New blogs

Leherensuge was replaced in October 2010 by two new blogs: For what they were... we are and For what we are... they will be. Check them out.

Thursday, May 20, 2010

Connection between high creativity and schizophrenia found


It's all about a filter we have in our heads, it seems: the thalamus. What schizophrenics and healthy highly creative people share is low density of
dopamine receptors in the thalamus, which act as filter for incoming information. Normal people have many more of such dopamine receptors, filtering a lot of inputs and are hence less sensible but also more stable. Highly creative people and schizophrenics have less and hence filter little, what makes their brains to process much more information for good or bad.

Örjan de Manzano et al., Thinking Outside a Less Intact Box: Thalamic Dopamine D2 Receptor Densities Are Negatively Related to Psychometric Creativity in Healthy Individuals. PLoS ONE 2010. Open access.

Also discussed at Science Daily.

It is interesting because it gives some adaptative meaning to the genetics and epigenetics behind schizophrenia, as being highly creative is surely an adaptative trait.

I wonder if it offers some hope of treating schizophrenia by positivizing this attribute instead of mere chemical straight jackets, that is all psychiatrists can offer now. I've just seen too many lives ruined by this plague and the horribly arrogant and highly inefficient psychiatric handling of it.

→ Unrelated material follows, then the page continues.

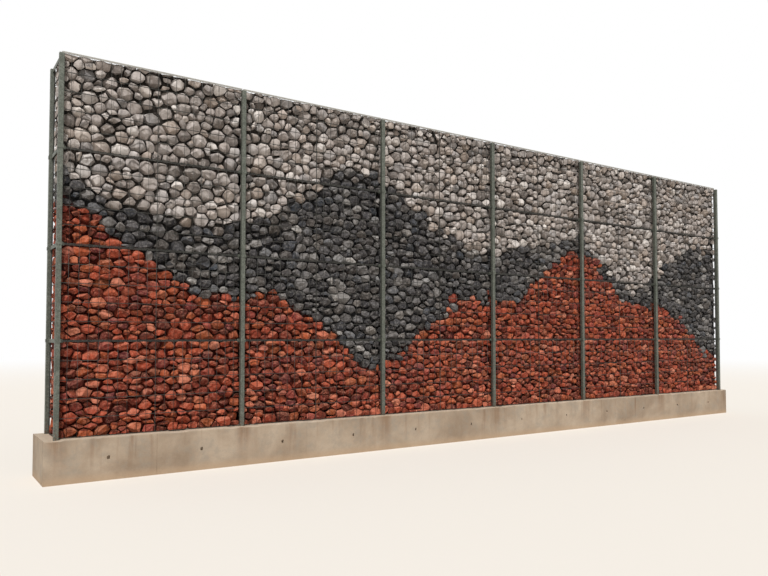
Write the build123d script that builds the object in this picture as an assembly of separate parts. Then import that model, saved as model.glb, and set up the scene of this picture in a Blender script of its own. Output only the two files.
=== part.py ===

It is also interesting because in the latest paper on Neanderthal genetics (Green 2010), they have found that some of the genetic regions exclusive to our species, H. sapiens, are related with mental conditions such as schizophrenia and autism, suggesting that maybe these traits offer also great potential rather than just a handicap (in which case they would have been selected against long ago, I presume).